** Start of Material for this exercise **

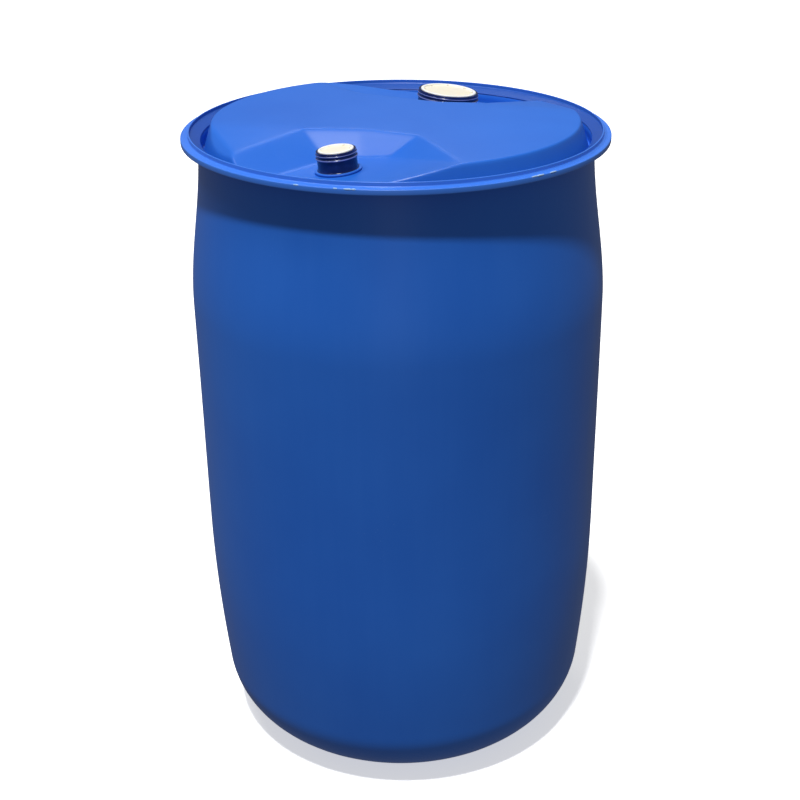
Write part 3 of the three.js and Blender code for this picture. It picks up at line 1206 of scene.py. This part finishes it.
    def hole(self, closure: Closure) -> bpy.types.Object:
        """Makes a round cutter.

        Args:
            closure: the neck whose hole it cuts.

        Returns:
            The cutter in its place.
        """
        radius = closure.spigot_radius + closure.gap
        low, high = -closure.spigot_depth - self.wall, 2 * closure.gap
        outline = [(0.0, low), (radius, low), (radius, high), (0.0, high)]
        cutter = turned(closure.name + "_hole", outline, self.hole_segments)
        return placed(cutter, closure.matrix)

    def pinch_off(self) -> bpy.types.Object:
        """Makes the ridge across the underside of the dish where the mould pinched shut.

        Returns:
            The ridge, sunk a little into the dish.
        """
        section = [(0.0, -1.3), (1.1, -0.9), (1.7, 0.6), (-1.7, 0.6), (-1.1, -0.9)]
        half = self.dish_radius - 8.0
        thinnest, bluntness = 0.2, 8
        rows = []
        for share in np.linspace(-1.0, 1.0, 49):
            fade = max(thinnest, math.sqrt(max(0.0, 1 - share ** bluntness)))
            row = [
                (half * share, across * (0.3 + 0.7 * fade), self.dish_depth + down * fade)
                for across, down in section
            ]
            rows.append(np.array(row))
        ends = [np.array([row.mean(axis=0)]) for row in (rows[0], rows[-1])]
        return grid_object("pinch_off", [ends[0], *rows, ends[1]], loop=False)

    def build(self, material: bpy.types.Material) -> bpy.types.Object:
        """Makes the shell.

        Args:
            material: its finish.

        Returns:
            The finished piece.
        """
        hollow = self.inside()
        holes = [self.hole(closure) for closure in (VENT, FILL)]
        shell = cut(self.outside(), [hollow, *holes])
        shell = joined(shell, [self.pinch_off()])
        return dressed(softened(shell, self.sharp_above), material)


# ---- Carrying ring -------------------------------------------------------------------


@dataclass
class CarryingRing:
    """The ring welded on the rim: an outward flange with an upright lip."""

    waist: float = 268.5
    inner: float = 264.5
    overhang: float = 22.0
    bottom: float = 906.5
    flange: float = 7.2
    top: float = 920.0
    lip_inset: float = 10.0
    lip_width: float = 2.0
    lip_depth: float = 5.0
    channel_dip: float = 0.6
    root_rise: float = 1.0
    rebate: float = 1.0
    gap: float = 0.3
    corner_round: float = 1.1
    steps: int = 360
    slivers: int = 7
    sliver_size: float = 1.5
    sliver_in: float = 0.6
    sliver_down: float = 0.4
    sliver_arcs: tuple[tuple[float, float, int], ...] = ((240.0, 262.0, 3), (303.0, 311.0, 8))

    def section(self) -> Outline:
        """Draws the ring's section with its small edge radii.

        Returns:
            Radius and height of each point.
        """
        edge = self.waist + self.overhang
        flange_top = self.bottom + self.flange
        lip = edge - self.lip_inset
        back = lip - self.lip_width
        corners = [
            (self.inner, self.bottom + self.rebate),
            (self.waist + self.gap, self.bottom + self.rebate),
            (self.waist + self.gap, self.bottom),
            (edge, self.bottom),
            (edge, flange_top),
            (edge - self.lip_inset / 4, flange_top),
            (edge - self.lip_inset / 2, flange_top - self.channel_dip),
            (lip, flange_top + self.root_rise),
            (lip, self.top),
            (back, self.top),
            (back, self.top - self.lip_depth),
            (self.inner, self.bottom + self.rebate + self.root_rise),
        ]
        return rounded(corners, self.corner_round)

    def build(
        self, material: bpy.types.Material, torn: bpy.types.Material,
    ) -> bpy.types.Object:
        """Sweeps the section round the rim and adds the moulding flash.

        Args:
            material: finish of the ring.
            torn: paler finish of the slivers that trimming left.

        Returns:
            The finished ring.
        """
        middle = self.waist
        curve = outline_curve("carrying_ring_round", self.section(), middle)
        values = {"Radius": middle * MM, "Steps": self.steps, "Material": material}
        ring = outward(sweep_recipe().run(curve, values))
        ring = joined(ring, [self.flash(torn, *arc) for arc in self.sliver_arcs])
        return softened(ring)

    def flash(
        self, material: bpy.types.Material, first: float, last: float, seed: int,
    ) -> bpy.types.Object:
        """Makes the small slivers that trimming left on the flange's edge.

        Args:
            material: their finish.
            first: where they start, in degrees from +X.
            last: where they end.
            seed: number that fixes their places and sizes.

        Returns:
            The slivers.
        """
        radius = self.waist + self.overhang - self.sliver_in
        height = self.bottom + self.flange - self.sliver_down
        values = {
            "Count": self.slivers, "Radius": radius * MM,
            "First angle": math.radians(first), "Last angle": math.radians(last),
            "Size": self.sliver_size * MM, "Seed": seed, "Material": material,
        }
        piece = dressed(flash_recipe().run(empty_mesh("flash"), values), material)
        return placed(piece, Matrix.Translation((0, 0, height * MM)))


# ---- Necks, plugs and gaskets --------------------------------------------------------


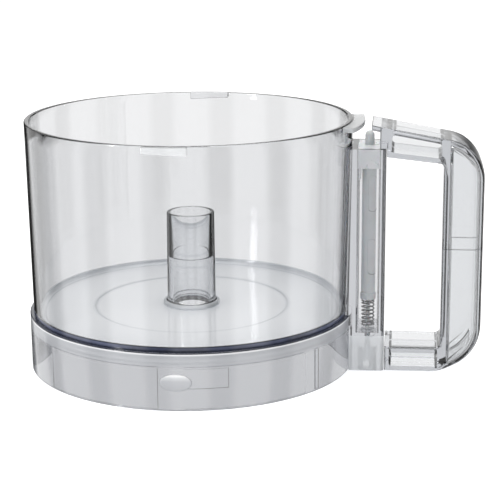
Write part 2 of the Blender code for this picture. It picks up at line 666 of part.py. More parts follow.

** End of Material for this exercise **

Objective: Only the lines from the first line of the material above through the line that contains "closure: the neck" should be quoted, each one exactly.

Result below:
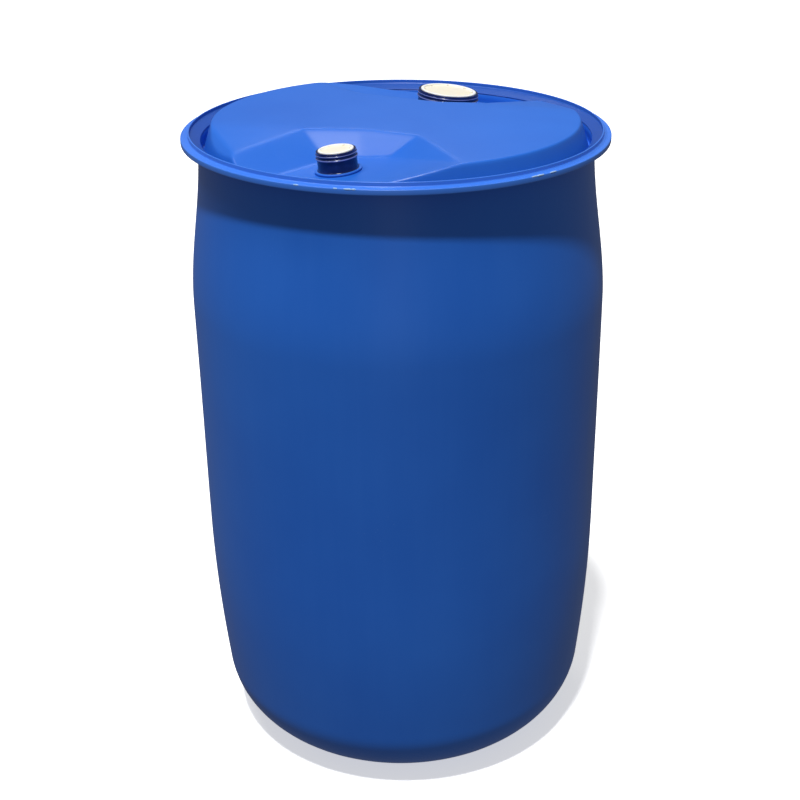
Write part 3 of the three.js and Blender code for this picture. It picks up at line 1206 of scene.py. This part finishes it.
    def hole(self, closure: Closure) -> bpy.types.Object:
        """Makes a round cutter.

        Args:
            closure: the neck whose hole it cuts.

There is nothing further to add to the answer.